In a world continuing to devalue Christian ethics, we must prepare our children to understand they will be outsiders. It not make you or your children popular. But Jesus plainly states that “Everyone will hate you because of me, but the one who stands firm to the end will be saved” (Mark 13:13).
3. Lift up heroes.
My boys are the descendants of homesteaders, soldiers and gospel ministers. Their lives are built upon some incredible legacies, and we talk about those heroes often. Even beyond our family, they stand upon a legacy of saints. Hebrews gives us the famous run-down of those who lived by faith and did not receive what was promised in this life but are now residing in the beautiful “city of the living God” (Hebrews 12:22). When I send my boys out into the world, they might go alone, but they’ll carry those stories with them.
Tell your children stories of those who bravely threw all their hopes in Christ’s hands. Celebrate church history figures, missionaries and the godly men and women in your church. Celebrate those people, and integrate them into your family’s life. Even the most brave will need encouragement, and the best heroes are the ones you know.
4. Live in hope.
Bravery doesn’t exist without hope. One takes risks, goes to uncharted places or walks with eyes wide open into difficulty only when there is something of far greater worth than the arduous circumstances before him or her.

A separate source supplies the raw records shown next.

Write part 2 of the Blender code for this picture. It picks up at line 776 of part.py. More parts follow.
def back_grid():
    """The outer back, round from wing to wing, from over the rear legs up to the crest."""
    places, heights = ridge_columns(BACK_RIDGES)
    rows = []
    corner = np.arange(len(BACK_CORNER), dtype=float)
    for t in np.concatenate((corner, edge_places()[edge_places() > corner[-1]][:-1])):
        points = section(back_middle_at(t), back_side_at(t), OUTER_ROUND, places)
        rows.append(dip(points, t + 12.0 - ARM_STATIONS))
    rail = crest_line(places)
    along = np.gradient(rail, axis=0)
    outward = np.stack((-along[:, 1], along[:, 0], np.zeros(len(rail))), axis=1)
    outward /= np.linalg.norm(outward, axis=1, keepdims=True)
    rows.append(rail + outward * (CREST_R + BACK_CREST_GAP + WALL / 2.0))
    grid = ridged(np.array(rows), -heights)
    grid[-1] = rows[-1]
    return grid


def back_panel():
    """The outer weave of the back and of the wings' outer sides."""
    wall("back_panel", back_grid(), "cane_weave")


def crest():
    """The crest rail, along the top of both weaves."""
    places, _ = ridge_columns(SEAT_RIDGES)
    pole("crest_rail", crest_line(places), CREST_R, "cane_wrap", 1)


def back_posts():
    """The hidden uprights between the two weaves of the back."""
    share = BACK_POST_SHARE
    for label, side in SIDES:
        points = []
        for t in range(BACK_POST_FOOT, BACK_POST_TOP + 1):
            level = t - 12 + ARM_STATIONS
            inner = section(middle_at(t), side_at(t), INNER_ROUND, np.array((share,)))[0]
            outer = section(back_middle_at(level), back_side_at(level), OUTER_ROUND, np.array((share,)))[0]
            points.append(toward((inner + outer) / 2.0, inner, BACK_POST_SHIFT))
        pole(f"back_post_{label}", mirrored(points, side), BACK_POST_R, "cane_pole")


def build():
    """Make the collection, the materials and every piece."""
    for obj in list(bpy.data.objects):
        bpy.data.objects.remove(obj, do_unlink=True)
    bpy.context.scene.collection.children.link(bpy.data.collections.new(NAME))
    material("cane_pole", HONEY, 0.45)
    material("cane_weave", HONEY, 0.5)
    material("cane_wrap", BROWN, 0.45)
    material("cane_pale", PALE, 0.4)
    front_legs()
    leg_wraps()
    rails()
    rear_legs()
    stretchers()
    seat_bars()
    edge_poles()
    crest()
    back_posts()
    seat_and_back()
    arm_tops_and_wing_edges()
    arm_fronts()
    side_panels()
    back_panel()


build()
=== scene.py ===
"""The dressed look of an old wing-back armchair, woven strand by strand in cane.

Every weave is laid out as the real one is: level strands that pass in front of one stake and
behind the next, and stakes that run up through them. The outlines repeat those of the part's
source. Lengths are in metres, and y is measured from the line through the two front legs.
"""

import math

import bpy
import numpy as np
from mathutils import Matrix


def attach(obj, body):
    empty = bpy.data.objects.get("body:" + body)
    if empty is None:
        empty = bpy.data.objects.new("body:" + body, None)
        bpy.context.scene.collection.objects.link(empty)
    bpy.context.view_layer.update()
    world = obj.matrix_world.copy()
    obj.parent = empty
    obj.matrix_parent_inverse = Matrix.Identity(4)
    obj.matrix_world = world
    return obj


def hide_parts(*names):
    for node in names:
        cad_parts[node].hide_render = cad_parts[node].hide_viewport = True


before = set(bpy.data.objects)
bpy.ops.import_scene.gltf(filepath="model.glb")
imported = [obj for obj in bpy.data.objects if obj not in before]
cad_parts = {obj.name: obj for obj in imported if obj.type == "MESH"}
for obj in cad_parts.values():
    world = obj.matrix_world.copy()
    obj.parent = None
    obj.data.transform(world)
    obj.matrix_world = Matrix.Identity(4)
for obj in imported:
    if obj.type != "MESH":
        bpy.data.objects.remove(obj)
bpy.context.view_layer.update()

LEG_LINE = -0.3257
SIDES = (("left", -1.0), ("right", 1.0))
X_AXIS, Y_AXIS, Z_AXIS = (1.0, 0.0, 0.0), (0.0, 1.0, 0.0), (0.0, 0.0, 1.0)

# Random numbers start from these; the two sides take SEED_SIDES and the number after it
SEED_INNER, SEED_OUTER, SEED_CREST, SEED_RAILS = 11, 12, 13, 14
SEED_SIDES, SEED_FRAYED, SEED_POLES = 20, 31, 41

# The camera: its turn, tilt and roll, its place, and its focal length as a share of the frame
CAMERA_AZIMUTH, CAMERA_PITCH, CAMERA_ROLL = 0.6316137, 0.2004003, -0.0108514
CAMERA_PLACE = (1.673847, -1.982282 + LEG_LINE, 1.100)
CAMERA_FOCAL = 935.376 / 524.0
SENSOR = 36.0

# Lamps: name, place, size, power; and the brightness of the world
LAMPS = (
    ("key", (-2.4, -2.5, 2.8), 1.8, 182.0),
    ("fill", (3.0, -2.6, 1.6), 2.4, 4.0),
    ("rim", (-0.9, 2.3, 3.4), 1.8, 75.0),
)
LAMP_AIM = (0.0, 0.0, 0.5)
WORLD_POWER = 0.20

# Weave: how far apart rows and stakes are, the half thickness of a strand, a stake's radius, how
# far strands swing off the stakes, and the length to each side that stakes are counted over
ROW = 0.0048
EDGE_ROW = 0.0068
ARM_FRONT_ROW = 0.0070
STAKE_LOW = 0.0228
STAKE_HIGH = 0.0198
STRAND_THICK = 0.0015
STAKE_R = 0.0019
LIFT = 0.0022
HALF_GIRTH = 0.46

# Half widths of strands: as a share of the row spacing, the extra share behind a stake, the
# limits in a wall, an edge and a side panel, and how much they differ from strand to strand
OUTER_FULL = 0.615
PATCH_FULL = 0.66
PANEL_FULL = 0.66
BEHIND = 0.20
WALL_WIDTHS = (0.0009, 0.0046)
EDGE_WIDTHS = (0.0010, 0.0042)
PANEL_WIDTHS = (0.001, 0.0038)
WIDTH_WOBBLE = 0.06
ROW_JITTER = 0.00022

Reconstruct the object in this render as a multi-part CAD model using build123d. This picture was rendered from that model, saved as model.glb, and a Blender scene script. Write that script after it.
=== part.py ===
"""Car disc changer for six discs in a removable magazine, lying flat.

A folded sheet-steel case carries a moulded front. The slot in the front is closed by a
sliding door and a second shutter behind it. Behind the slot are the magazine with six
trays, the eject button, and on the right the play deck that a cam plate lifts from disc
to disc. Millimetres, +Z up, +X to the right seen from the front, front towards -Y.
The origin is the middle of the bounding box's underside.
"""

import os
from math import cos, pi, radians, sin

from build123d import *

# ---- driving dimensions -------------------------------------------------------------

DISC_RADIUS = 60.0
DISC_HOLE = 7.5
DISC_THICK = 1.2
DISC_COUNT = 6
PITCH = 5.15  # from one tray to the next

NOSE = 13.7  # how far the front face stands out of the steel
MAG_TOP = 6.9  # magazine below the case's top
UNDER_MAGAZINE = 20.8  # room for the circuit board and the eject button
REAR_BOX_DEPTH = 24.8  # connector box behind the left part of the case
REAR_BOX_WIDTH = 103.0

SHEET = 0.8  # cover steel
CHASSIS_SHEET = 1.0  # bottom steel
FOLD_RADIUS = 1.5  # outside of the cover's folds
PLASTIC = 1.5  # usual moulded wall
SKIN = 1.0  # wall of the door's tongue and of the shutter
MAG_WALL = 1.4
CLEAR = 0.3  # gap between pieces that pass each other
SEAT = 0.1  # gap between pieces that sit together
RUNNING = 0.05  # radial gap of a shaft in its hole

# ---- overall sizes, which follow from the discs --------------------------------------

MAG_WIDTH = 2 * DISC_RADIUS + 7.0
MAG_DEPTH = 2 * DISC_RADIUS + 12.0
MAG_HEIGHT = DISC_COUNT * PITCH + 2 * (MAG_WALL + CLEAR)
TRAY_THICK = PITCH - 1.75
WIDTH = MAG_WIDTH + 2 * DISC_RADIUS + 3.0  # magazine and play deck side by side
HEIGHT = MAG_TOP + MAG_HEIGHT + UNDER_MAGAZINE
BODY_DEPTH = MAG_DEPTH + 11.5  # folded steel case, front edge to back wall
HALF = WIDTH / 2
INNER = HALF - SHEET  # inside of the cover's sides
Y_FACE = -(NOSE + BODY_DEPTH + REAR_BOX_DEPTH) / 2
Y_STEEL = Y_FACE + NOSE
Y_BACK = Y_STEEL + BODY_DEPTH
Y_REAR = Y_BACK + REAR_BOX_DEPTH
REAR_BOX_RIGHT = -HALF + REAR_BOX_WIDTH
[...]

The author of Hebrews writes of hope as an anchor for the soul (Hebrews 6:19). Point your children to the only source of true hope so when they deal with suffering, encounter those who disagree with them or lose worldly success in an ever-changing culture, they won’t come untethered.
Today, sweet friends, let us bravely place our hope in Christ, and our children into His hands, as we face days unknown.
Many of the calls to stand firm in Scripture are accompanied by reminders of the work of Christ on the cross and the works of God.
“Now it is God who makes both us and you stand firm in Christ” (2 Cor. 1:21).